Exercise directions:
Exact reproduction is required for all entries.
## Start
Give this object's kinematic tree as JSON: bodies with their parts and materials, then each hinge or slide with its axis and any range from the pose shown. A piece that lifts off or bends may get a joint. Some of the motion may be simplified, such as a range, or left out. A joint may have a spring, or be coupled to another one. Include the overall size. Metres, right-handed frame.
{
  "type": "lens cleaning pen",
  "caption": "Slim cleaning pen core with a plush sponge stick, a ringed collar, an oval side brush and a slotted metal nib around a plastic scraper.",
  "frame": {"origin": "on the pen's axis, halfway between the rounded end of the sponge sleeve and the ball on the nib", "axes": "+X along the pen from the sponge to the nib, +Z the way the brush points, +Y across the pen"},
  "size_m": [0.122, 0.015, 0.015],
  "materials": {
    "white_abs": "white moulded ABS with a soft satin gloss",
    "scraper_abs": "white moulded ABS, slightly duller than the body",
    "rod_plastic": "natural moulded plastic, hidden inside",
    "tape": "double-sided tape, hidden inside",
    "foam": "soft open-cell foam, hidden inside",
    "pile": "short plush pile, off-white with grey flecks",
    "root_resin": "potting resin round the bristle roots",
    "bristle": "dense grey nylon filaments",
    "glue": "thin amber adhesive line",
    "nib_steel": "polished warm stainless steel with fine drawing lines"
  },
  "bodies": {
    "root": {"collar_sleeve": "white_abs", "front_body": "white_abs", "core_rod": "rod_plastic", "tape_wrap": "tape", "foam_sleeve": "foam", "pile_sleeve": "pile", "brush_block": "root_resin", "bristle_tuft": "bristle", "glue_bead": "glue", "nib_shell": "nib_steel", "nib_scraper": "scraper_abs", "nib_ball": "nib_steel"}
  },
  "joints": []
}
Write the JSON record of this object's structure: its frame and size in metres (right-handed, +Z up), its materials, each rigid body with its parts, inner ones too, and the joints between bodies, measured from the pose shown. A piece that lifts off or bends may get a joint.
## End
Written response:
Give this object's kinematic tree as JSON: bodies with their parts and materials, then each hinge or slide with its axis and any range from the pose shown. A piece that lifts off or bends may get a joint. Some of the motion may be simplified, such as a range, or left out. A joint may have a spring, or be coupled to another one. Include the overall size. Metres, right-handed frame.
{
  "type": "lens cleaning pen",
  "caption": "Slim cleaning pen core with a plush sponge stick, a ringed collar, an oval side brush and a slotted metal nib around a plastic scraper.",
  "frame": {"origin": "on the pen's axis, halfway between the rounded end of the sponge sleeve and the ball on the nib", "axes": "+X along the pen from the sponge to the nib, +Z the way the brush points, +Y across the pen"},
  "size_m": [0.122, 0.015, 0.015],
  "materials": {
    "white_abs": "white moulded ABS with a soft satin gloss",
    "scraper_abs": "white moulded ABS, slightly duller than the body",
    "rod_plastic": "natural moulded plastic, hidden inside",
    "tape": "double-sided tape, hidden inside",
    "foam": "soft open-cell foam, hidden inside",
    "pile": "short plush pile, off-white with grey flecks",
    "root_resin": "potting resin round the bristle roots",
    "bristle": "dense grey nylon filaments",
    "glue": "thin amber adhesive line",
    "nib_steel": "polished warm stainless steel with fine drawing lines"
  },
  "bodies": {
    "root": {"collar_sleeve": "white_abs", "front_body": "white_abs", "core_rod": "rod_plastic", "tape_wrap": "tape", "foam_sleeve": "foam", "pile_sleeve": "pile", "brush_block": "root_resin", "bristle_tuft": "bristle", "glue_bead": "glue", "nib_shell": "nib_steel", "nib_scraper": "scraper_abs", "nib_ball": "nib_steel"}
  },
  "joints": []
}
Write the JSON record of this object's structure: its frame and size in metres (right-handed, +Z up), its materials, each rigid body with its parts, inner ones too, and the joints between bodies, measured from the pose shown. A piece that lifts off or bends may get a joint.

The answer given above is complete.